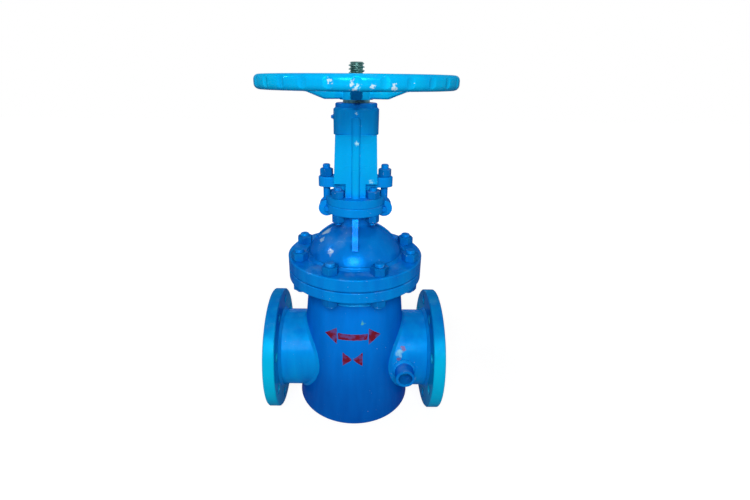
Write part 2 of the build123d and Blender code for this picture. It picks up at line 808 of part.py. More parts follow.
# Wedge: a disc between two sloping faces, with a slotted boss that hangs on the head of the stem.
slot_w = stem_d + 2 * slot_neck_clearance
head_top = wedge_top_z - stem_neck_h
head_bottom = head_top - stem_head_t
with BuildPart() as wedge:
    with BuildSketch(stem_plane):
        with BuildLine():
            Polyline(
                (-wedge_t / 2 + wedge_r * wedge_slope, -wedge_r),
                (wedge_t / 2 - wedge_r * wedge_slope, -wedge_r),
                (wedge_t / 2 + wedge_r * wedge_slope, wedge_r),
                (-wedge_t / 2 - wedge_r * wedge_slope, wedge_r),
                close=True,
            )
        make_face()
    extrude(amount=wedge_r, both=True)
    with BuildSketch(along_flow(stem_x)):
        Circle(wedge_r)
    extrude(amount=wedge_t, both=True, mode=Mode.INTERSECT)
    with BuildSketch(level(wedge_boss_z)):
        RectangleRounded(wedge_t, wedge_boss_d, wedge_boss_round)
    extrude(amount=wedge_top_z - wedge_boss_z)
    with BuildSketch(stem_plane):
        with Locations((0, (head_bottom - stem_head_gap + head_top) / 2)):
            Rectangle(2 * wedge_t, stem_head_t + stem_head_gap)
    extrude(amount=stem_head_d / 2 + slot_neck_clearance, both=True, mode=Mode.SUBTRACT)
    with BuildSketch(stem_plane):
        with Locations((0, wedge_top_z - stem_neck_h / 2)):
            Rectangle(2 * wedge_t, stem_neck_h)
    extrude(amount=slot_w / 2, both=True, mode=Mode.SUBTRACT)
save(wedge, "wedge")

# Stem: a plain shaft whose head hangs in the slot of the wedge.
with BuildPart() as stem:
    with BuildSketch(level(head_bottom)):
        Circle(stem_head_d / 2)
    extrude(amount=stem_head_t)
    with BuildSketch(level(head_top)):
        Circle(stem_d / 2)
    extrude(amount=stem_top_z - head_top)
    chamfer(stem.faces().sort_by(Axis.Z)[-1].edges(), stem_chamfer)
save(stem, "stem")

# Stem nut: its collar turns in the yoke head and its flatted shank carries the handwheel.
collar_z = head_z + head_shelf_t + collar_clearance
collar_top_z = head_top_z - collar_clearance
with BuildPart() as stem_nut:
    with BuildSketch(level(head_z)):
        Circle(nut_sleeve_d / 2)
    extrude(amount=hub_z - head_z)
    with BuildSketch(level(collar_z)):
        Circle(collar_d / 2)
    extrude(amount=collar_top_z - collar_z)
    with BuildSketch(level(hub_z)):
        Circle(hub_shank_d / 2)
        Rectangle(hub_shank_d, hub_shank_flat, mode=Mode.INTERSECT)
    extrude(amount=hub_h)
    with BuildSketch(level(hub_top_z)):
        Circle(hub_shank_d / 2)
    extrude(amount=lock_nut_h)
    with BuildSketch(level(head_z)):
        Circle(stem_d / 2 + thread_clearance)
    extrude(amount=lock_nut_top_z - head_z, mode=Mode.SUBTRACT)
save(stem_nut, "stem_nut")

# Handwheel: hub, dished spokes and a rounded rim with finger grips.
spoke_mid_z = hub_z + spoke_t / 2 + spoke_foot_rise
with BuildPart() as spoke:
    with BuildSketch(stem_plane):
        with BuildLine():
            Polyline(
                (0, spoke_mid_z - spoke_t / 2),
                (spoke_level_r, spoke_mid_z - spoke_t / 2),
                (spoke_bend_r, spoke_mid_z + spoke_bend_rise - spoke_t / 2),
                (rim_r, wheel_mid_z - spoke_t / 2),
                (rim_r, wheel_mid_z + spoke_t / 2),
                (spoke_bend_r, spoke_mid_z + spoke_bend_rise + spoke_t / 2),
                (spoke_level_r, spoke_mid_z + spoke_t / 2),
                (0, spoke_mid_z + spoke_t / 2),
                close=True,
            )
        make_face()
    extrude(amount=spoke_w / 2, both=True)
    long_edges = spoke.edges().filter_by(
        lambda e: abs(abs(e.center().Y) - spoke_w / 2) < match_tolerance
        and stem_x + match_tolerance < e.center().X < stem_x + rim_r - match_tolerance
    )
    fillet(long_edges, spoke_round)

with BuildPart() as handwheel:
    with BuildSketch(stem_plane):
        with Locations((rim_r, wheel_mid_z)):
            RectangleRounded(rim_w, rim_h, rim_round)
    revolve(axis=stem_axis)
    with BuildSketch(level(wheel_mid_z - rim_h)):
        with PolarLocations(wheel_d / 2 + scallop_d / 2 - scallop_depth, scallop_count):
            Circle(scallop_d / 2)
    extrude(amount=2 * rim_h, mode=Mode.SUBTRACT)
    with BuildSketch(level(hub_z)):
        Circle(hub_d / 2)
    extrude(amount=hub_h)
    for turn in range(spoke_count):
        add(spoke.part.rotate(stem_axis, -90 + turn * 360 / spoke_count))
    with BuildSketch(level(hub_z)):
        Circle(hub_shank_d / 2)
        Rectangle(hub_shank_d, hub_shank_flat, mode=Mode.INTERSECT)
    extrude(amount=hub_h, mode=Mode.SUBTRACT)
save(handwheel, "handwheel")

# Lock nut on top of the hub.
with BuildPart() as wheel_lock_nut:
    with BuildSketch(level(hub_top_z)):
        RegularPolygon(lock_nut_af / 2, 6, major_radius=False)
        Circle(hub_shank_d / 2, mode=Mode.SUBTRACT)
    extrude(amount=lock_nut_h)
    chamfer(wheel_lock_nut.faces().sort_by(Axis.Z)[-1].edges().filter_by(GeomType.LINE), lock_nut_chamfer)
save(wheel_lock_nut, "wheel_lock_nut")
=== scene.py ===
"""Looks of a jacketed gate valve: enamel, bare steel, threads, nuts, weld beads and a flow mark."""

import logging
import math
import random
from dataclasses import dataclass
from enum import Enum
from functools import cached_property, lru_cache
from typing import Any, Callable, Iterable, Optional, Sequence, Union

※

All of the data must be returned exactly.

▶ [Result of this task]
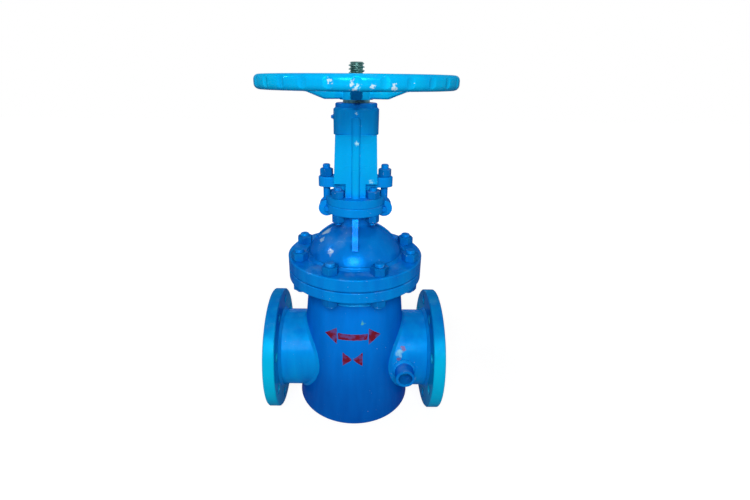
Write part 2 of the build123d and Blender code for this picture. It picks up at line 808 of part.py. More parts follow.
# Wedge: a disc between two sloping faces, with a slotted boss that hangs on the head of the stem.
slot_w = stem_d + 2 * slot_neck_clearance
head_top = wedge_top_z - stem_neck_h
head_bottom = head_top - stem_head_t
with BuildPart() as wedge:
    with BuildSketch(stem_plane):
        with BuildLine():
            Polyline(
                (-wedge_t / 2 + wedge_r * wedge_slope, -wedge_r),
                (wedge_t / 2 - wedge_r * wedge_slope, -wedge_r),
                (wedge_t / 2 + wedge_r * wedge_slope, wedge_r),
                (-wedge_t / 2 - wedge_r * wedge_slope, wedge_r),
                close=True,
            )
        make_face()
    extrude(amount=wedge_r, both=True)
    with BuildSketch(along_flow(stem_x)):
        Circle(wedge_r)
    extrude(amount=wedge_t, both=True, mode=Mode.INTERSECT)
    with BuildSketch(level(wedge_boss_z)):
        RectangleRounded(wedge_t, wedge_boss_d, wedge_boss_round)
    extrude(amount=wedge_top_z - wedge_boss_z)
    with BuildSketch(stem_plane):
        with Locations((0, (head_bottom - stem_head_gap + head_top) / 2)):
            Rectangle(2 * wedge_t, stem_head_t + stem_head_gap)
    extrude(amount=stem_head_d / 2 + slot_neck_clearance, both=True, mode=Mode.SUBTRACT)
    with BuildSketch(stem_plane):
        with Locations((0, wedge_top_z - stem_neck_h / 2)):
            Rectangle(2 * wedge_t, stem_neck_h)
    extrude(amount=slot_w / 2, both=True, mode=Mode.SUBTRACT)
save(wedge, "wedge")

# Stem: a plain shaft whose head hangs in the slot of the wedge.
with BuildPart() as stem:
    with BuildSketch(level(head_bottom)):
        Circle(stem_head_d / 2)
    extrude(amount=stem_head_t)
    with BuildSketch(level(head_top)):
        Circle(stem_d / 2)
    extrude(amount=stem_top_z - head_top)
    chamfer(stem.faces().sort_by(Axis.Z)[-1].edges(), stem_chamfer)
save(stem, "stem")

# Stem nut: its collar turns in the yoke head and its flatted shank carries the handwheel.
collar_z = head_z + head_shelf_t + collar_clearance
collar_top_z = head_top_z - collar_clearance
with BuildPart() as stem_nut:
    with BuildSketch(level(head_z)):
        Circle(nut_sleeve_d / 2)
    extrude(amount=hub_z - head_z)
    with BuildSketch(level(collar_z)):
        Circle(collar_d / 2)
    extrude(amount=collar_top_z - collar_z)
    with BuildSketch(level(hub_z)):
        Circle(hub_shank_d / 2)
        Rectangle(hub_shank_d, hub_shank_flat, mode=Mode.INTERSECT)
    extrude(amount=hub_h)
    with BuildSketch(level(hub_top_z)):
        Circle(hub_shank_d / 2)
    extrude(amount=lock_nut_h)
    with BuildSketch(level(head_z)):
        Circle(stem_d / 2 + thread_clearance)
    extrude(amount=lock_nut_top_z - head_z, mode=Mode.SUBTRACT)
save(stem_nut, "stem_nut")

# Handwheel: hub, dished spokes and a rounded rim with finger grips.
spoke_mid_z = hub_z + spoke_t / 2 + spoke_foot_rise
with BuildPart() as spoke:
    with BuildSketch(stem_plane):
        with BuildLine():
            Polyline(
                (0, spoke_mid_z - spoke_t / 2),
                (spoke_level_r, spoke_mid_z - spoke_t / 2),
                (spoke_bend_r, spoke_mid_z + spoke_bend_rise - spoke_t / 2),
                (rim_r, wheel_mid_z - spoke_t / 2),
                (rim_r, wheel_mid_z + spoke_t / 2),
                (spoke_bend_r, spoke_mid_z + spoke_bend_rise + spoke_t / 2),
                (spoke_level_r, spoke_mid_z + spoke_t / 2),
                (0, spoke_mid_z + spoke_t / 2),
                close=True,
            )
        make_face()
    extrude(amount=spoke_w / 2, both=True)
    long_edges = spoke.edges().filter_by(
        lambda e: abs(abs(e.center().Y) - spoke_w / 2) < match_tolerance
        and stem_x + match_tolerance < e.center().X < stem_x + rim_r - match_tolerance
    )
    fillet(long_edges, spoke_round)

with BuildPart() as handwheel:
    with BuildSketch(stem_plane):
        with Locations((rim_r, wheel_mid_z)):
            RectangleRounded(rim_w, rim_h, rim_round)
    revolve(axis=stem_axis)
    with BuildSketch(level(wheel_mid_z - rim_h)):
        with PolarLocations(wheel_d / 2 + scallop_d / 2 - scallop_depth, scallop_count):
            Circle(scallop_d / 2)
    extrude(amount=2 * rim_h, mode=Mode.SUBTRACT)
    with BuildSketch(level(hub_z)):
        Circle(hub_d / 2)
    extrude(amount=hub_h)
    for turn in range(spoke_count):
        add(spoke.part.rotate(stem_axis, -90 + turn * 360 / spoke_count))
    with BuildSketch(level(hub_z)):
        Circle(hub_shank_d / 2)
        Rectangle(hub_shank_d, hub_shank_flat, mode=Mode.INTERSECT)
    extrude(amount=hub_h, mode=Mode.SUBTRACT)
save(handwheel, "handwheel")

# Lock nut on top of the hub.
with BuildPart() as wheel_lock_nut:
    with BuildSketch(level(hub_top_z)):
        RegularPolygon(lock_nut_af / 2, 6, major_radius=False)
        Circle(hub_shank_d / 2, mode=Mode.SUBTRACT)
    extrude(amount=lock_nut_h)
    chamfer(wheel_lock_nut.faces().sort_by(Axis.Z)[-1].edges().filter_by(GeomType.LINE), lock_nut_chamfer)
save(wheel_lock_nut, "wheel_lock_nut")
=== scene.py ===
"""Looks of a jacketed gate valve: enamel, bare steel, threads, nuts, weld beads and a flow mark."""

import logging
import math
import random
from dataclasses import dataclass
from enum import Enum
from functools import cached_property, lru_cache
from typing import Any, Callable, Iterable, Optional, Sequence, Union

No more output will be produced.